FIG. 2 shows an axonometric view of the printhead 40, on which are indicated nozzles 56, generally arranged in two columns parallel to the y axis, and a nozzle plate 106.
The composition and general mode of operation of a printhead according to the thermal type technology, and of the “top-shooter” type in particular, i.e. those that emit the ink droplets in a direction perpendicular to the actuating assembly, are already widely known in the sector art, and will not therefore be discussed in detail herein, this description instead dwelling more fully on only those features of the heads and the head manufacturing process of relevance for the purposes of understanding this invention.
FIG. 3 depicts a section parallel to the plane z-x of a head 40, which shows an ejector 55 corresponding to one of the nozzles 56. The following can be seen labelled: a tank 103 containing ink 142, a slot 102, a duct 53 of length G, a chamber 57, a resistor 27, a droplet 51 of ink, a bubble 65 of vapour, a meniscus 54 local to the surface of separation between ink and air, an external edge 66 and arrows 52 indicating the prevalent direction of motion of the ink.
FIG. 4 shows an enlarged axonometric view of two chambers 57, adjacent to and communicating with the slot 102 through the ducts 53, which generally are of rectangular section with depth h and width c.
The current technological trend in ink jet printheads is to produce a large number of nozzles per head (≧300), a definition of more than 600 dpi (dpi=dots per inch), a high working frequency (≧10 kHz) and smaller droplets (≦10 pl) than those produced in earlier technologies.

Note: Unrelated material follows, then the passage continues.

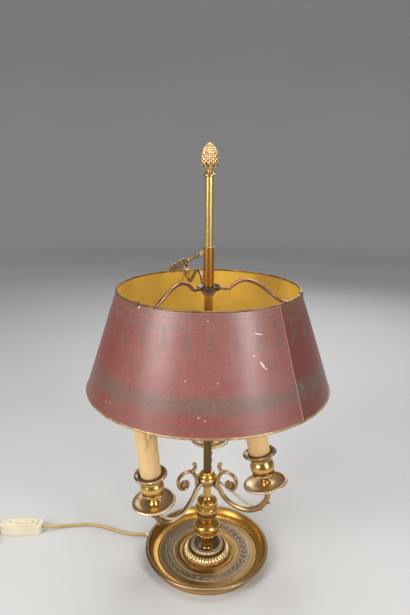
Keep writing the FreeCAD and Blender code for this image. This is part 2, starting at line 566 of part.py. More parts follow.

Requirements such as these are especially important in colour printhead manufacture and make it necessary to produce actuators and hydraulic circuits of increasingly smaller dimensions, greater levels of precision, and strict assembly tolerances.
These drawbacks are solved, for instance, by means of the monolithic printhead described in the Italian patent application TO 99A 000610, a section of which is illustrated in FIG. 5. A lamina 64, having width J and consisting of numerous layers, comprises the resistor 27 which, when a current passes through it, produces the heat needed to form the vapour bubble 65 which, by expanding rapidly inside the chamber 57, results in emission of the droplet of ink 51 through the nozzle 56. The lamina 64 is of a thickness generally between 1 and 50 mμ, and is subject to vibration on account of the sudden formation and subsequent collapse of the vapour bubble 65.
In the patents U.S. Pat. No. 6,000,787 and EP 0 936 070, heads are described the chambers of which are produced laterally with respect to the grooves: as a result, the resistors are adherent to a body of Silicon having a much greater thickness than that of the lamina and therefore exempt from the above-mentioned vibrations. However the solutions described in the patents quoted do not solve the problem described below.
It is in fact important to ensure that the volume and speed of the droplets successively emitted are as constant as possible, and that no “satellite” droplets are formed as these, with a trajectory generally different from the main droplets, are distributed randomly near the edges of the graphic symbols, reducing their sharpness.
This problem is solved, for instance, by means of the head with multiple ink feeder channels described in the Italian patent application AO 99A 0002. FIG. 6 illustrates an ejector 55′ of this printhead, comprising the slot 102, the chamber 57, the resistor 27 and elementary ducts 72, which convey the ink 142 from the slot 102 to the chamber 57, each of which having depth a, width b and length g. By way of example, the figure shows three elementary ducts 72, but their number N could be different from this.
The patent quoted above discloses the details of a method for calculating the width b and the number N which permit to render minimal the time constant τ of the column of ink that fills the ejector 55′ and at the same time to render critical the damping of the oscillations of the meniscus 54 following emission of the droplet 51, for the purposes of obtaining a high emission frequency of the droplets, of ensuring that their volume and speed are as constant as possible, and of avoiding the formation of satellite droplets. This head, however, is not monolithic.
A further problem found in thermal ink jet printheads will now be illustrated. If various ejectors are driven simultaneously, to print for instance a vertical line, some of the tracks belonging to the microelectronics are passed through by the sum of the driving currents. This sum varies in function of the number of ejectors activated on each occasion, and in turn produces a variable voltage drop.
It is preferable to command the ejectors at different times, so that only the current needed for a single ejector passes through the tracks each time and the voltage drops on each are therefore small and constant. In addition, it is necessary for any two ejectors that are immediately successive in the time sequence of commands not to be adjacent, the purpose being to avoid the phenomenon of intermodulation, known to those acquainted with the sector art.
For these reasons, the ejectors belonging to each column parallel to the y axis are staggered progressively by an interval parallel to the x axis. Compensation for the mechanical stagger is provided by a corresponding time delay in the commands, with the purpose of obtaining the desired figure from printing.
On account of the mechanical stagger, the length G of the duct 53, or the length g of the elementary ducts 72, are different for the different ejectors, with a consequent variation in the time constant τ and in criticality, among the ejectors, of the damping of the oscillations of the meniscus 54.